= WORK TO COMPLETE =
Filter the lines below, copying only those with the string "three".

= DATA EXTRACT =
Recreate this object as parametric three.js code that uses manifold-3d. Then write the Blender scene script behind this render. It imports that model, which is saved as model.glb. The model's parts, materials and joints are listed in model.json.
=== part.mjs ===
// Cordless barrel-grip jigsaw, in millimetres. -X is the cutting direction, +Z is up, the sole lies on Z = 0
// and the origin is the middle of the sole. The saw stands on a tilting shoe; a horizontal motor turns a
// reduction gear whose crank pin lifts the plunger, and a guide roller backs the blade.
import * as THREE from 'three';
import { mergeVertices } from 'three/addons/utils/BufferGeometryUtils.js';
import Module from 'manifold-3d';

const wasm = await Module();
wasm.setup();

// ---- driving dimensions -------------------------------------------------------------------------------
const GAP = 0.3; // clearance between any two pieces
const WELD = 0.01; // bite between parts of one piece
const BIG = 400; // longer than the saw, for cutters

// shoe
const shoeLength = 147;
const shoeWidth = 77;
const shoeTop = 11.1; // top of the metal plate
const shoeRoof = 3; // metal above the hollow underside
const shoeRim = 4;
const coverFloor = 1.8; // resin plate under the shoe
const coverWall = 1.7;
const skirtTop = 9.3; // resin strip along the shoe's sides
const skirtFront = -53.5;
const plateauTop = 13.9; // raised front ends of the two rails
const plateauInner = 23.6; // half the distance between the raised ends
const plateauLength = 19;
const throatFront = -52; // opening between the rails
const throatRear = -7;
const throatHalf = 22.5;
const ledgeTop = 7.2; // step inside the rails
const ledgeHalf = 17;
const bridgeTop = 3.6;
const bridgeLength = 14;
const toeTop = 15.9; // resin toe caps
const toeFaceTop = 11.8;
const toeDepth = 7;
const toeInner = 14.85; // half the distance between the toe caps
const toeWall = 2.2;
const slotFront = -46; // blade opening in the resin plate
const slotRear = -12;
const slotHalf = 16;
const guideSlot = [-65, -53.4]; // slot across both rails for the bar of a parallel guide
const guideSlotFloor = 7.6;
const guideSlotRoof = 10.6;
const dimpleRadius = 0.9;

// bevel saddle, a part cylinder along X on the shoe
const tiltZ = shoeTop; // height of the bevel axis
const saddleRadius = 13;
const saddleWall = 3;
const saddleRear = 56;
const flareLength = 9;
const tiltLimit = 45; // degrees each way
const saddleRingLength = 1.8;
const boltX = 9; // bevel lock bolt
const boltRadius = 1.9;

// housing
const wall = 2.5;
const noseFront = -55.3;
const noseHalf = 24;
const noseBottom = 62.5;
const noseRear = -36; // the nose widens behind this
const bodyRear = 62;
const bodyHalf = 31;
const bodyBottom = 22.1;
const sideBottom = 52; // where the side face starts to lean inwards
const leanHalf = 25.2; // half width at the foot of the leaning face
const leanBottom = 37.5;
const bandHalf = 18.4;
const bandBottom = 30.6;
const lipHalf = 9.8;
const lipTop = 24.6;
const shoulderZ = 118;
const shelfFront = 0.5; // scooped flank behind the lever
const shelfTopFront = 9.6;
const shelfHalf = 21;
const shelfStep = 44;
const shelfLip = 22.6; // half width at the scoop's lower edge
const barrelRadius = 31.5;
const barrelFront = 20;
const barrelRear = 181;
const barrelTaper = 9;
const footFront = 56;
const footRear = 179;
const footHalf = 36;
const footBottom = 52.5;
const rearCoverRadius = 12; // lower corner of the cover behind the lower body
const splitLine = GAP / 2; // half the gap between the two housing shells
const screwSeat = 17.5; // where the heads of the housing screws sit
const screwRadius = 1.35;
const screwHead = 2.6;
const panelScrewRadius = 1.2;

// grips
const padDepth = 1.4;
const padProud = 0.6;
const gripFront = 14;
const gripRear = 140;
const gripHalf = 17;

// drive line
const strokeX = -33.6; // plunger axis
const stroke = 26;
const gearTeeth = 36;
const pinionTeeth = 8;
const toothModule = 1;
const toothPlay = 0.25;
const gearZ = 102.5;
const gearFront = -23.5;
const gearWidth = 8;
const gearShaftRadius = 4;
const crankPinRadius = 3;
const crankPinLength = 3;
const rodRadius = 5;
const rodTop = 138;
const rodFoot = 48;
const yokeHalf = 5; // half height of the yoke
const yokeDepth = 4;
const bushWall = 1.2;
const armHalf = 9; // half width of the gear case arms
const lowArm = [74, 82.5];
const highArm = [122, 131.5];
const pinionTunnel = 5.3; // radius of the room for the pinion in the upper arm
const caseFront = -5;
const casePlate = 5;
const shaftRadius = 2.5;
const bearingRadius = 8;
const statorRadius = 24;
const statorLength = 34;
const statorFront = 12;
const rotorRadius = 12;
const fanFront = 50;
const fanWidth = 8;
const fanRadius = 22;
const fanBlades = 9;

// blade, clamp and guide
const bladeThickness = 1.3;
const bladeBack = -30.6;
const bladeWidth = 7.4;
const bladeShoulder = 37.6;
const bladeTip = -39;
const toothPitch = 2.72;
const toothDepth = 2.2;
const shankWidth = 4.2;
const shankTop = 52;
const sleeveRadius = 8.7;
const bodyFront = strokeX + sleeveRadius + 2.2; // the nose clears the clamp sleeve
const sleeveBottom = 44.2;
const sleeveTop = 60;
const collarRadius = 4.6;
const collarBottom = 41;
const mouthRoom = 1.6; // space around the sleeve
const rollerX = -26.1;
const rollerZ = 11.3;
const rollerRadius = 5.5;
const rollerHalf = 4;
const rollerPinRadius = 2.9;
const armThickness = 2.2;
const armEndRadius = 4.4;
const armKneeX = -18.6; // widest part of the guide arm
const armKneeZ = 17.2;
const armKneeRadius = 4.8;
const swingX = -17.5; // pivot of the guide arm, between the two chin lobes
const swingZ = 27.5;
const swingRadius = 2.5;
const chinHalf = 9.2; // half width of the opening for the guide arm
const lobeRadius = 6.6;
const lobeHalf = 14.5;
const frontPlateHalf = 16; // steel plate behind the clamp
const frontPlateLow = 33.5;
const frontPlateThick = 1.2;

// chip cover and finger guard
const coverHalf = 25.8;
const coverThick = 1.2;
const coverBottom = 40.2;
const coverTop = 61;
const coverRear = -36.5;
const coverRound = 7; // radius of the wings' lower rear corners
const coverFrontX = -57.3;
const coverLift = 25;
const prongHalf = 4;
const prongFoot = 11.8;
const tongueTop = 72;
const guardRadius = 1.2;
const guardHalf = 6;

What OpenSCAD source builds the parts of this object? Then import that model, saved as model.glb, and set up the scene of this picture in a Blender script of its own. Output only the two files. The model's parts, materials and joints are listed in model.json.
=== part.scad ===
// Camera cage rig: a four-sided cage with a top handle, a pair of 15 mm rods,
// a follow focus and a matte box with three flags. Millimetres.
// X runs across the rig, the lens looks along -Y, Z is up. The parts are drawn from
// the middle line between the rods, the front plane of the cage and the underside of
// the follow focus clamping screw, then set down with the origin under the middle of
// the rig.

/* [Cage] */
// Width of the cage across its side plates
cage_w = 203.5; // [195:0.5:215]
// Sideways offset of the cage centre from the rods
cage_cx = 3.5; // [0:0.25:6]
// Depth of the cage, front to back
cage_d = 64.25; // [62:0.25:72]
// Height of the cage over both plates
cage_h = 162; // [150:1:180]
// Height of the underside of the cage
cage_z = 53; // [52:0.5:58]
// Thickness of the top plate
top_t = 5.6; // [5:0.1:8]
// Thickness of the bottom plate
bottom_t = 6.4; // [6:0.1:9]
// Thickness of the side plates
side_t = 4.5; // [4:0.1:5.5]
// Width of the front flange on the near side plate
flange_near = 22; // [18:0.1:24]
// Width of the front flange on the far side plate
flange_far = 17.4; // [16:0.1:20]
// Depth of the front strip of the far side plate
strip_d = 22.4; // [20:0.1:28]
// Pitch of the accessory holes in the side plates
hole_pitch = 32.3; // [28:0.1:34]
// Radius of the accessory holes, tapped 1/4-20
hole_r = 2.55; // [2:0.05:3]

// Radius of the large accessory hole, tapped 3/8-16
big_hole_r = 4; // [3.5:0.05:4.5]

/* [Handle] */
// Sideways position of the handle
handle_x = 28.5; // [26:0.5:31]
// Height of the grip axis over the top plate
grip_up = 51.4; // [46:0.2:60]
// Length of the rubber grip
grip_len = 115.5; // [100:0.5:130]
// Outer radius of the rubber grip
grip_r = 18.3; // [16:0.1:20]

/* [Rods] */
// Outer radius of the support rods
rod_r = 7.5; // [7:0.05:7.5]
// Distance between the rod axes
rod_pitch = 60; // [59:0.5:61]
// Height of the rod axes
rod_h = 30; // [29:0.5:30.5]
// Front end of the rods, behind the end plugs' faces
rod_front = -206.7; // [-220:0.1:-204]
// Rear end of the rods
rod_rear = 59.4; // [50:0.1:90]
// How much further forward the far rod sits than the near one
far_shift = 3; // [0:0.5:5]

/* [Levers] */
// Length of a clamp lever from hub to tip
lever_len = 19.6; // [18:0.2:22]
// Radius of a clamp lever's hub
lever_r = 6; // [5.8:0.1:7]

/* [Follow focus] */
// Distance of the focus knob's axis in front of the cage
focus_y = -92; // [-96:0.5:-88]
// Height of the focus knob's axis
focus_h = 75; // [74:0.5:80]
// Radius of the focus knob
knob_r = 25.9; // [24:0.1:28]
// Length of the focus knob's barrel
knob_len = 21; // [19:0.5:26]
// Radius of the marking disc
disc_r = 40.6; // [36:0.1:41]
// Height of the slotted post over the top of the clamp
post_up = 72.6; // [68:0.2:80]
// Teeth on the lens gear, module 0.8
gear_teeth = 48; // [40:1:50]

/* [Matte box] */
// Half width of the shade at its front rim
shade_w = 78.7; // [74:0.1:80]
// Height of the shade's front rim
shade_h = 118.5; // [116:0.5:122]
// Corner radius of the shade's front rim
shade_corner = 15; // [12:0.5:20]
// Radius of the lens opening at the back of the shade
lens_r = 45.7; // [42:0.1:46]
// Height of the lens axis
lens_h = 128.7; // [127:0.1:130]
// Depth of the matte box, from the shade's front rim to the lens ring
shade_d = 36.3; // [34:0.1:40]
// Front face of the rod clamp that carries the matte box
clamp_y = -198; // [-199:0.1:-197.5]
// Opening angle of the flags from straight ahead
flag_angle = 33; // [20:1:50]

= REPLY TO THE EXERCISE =
Recreate this object as parametric three.js code that uses manifold-3d. Then write the Blender scene script behind this render. It imports that model, which is saved as model.glb. The model's parts, materials and joints are listed in model.json.
import * as THREE from 'three';
import { mergeVertices } from 'three/addons/utils/BufferGeometryUtils.js';
// a follow focus and a matte box with three flags. Millimetres.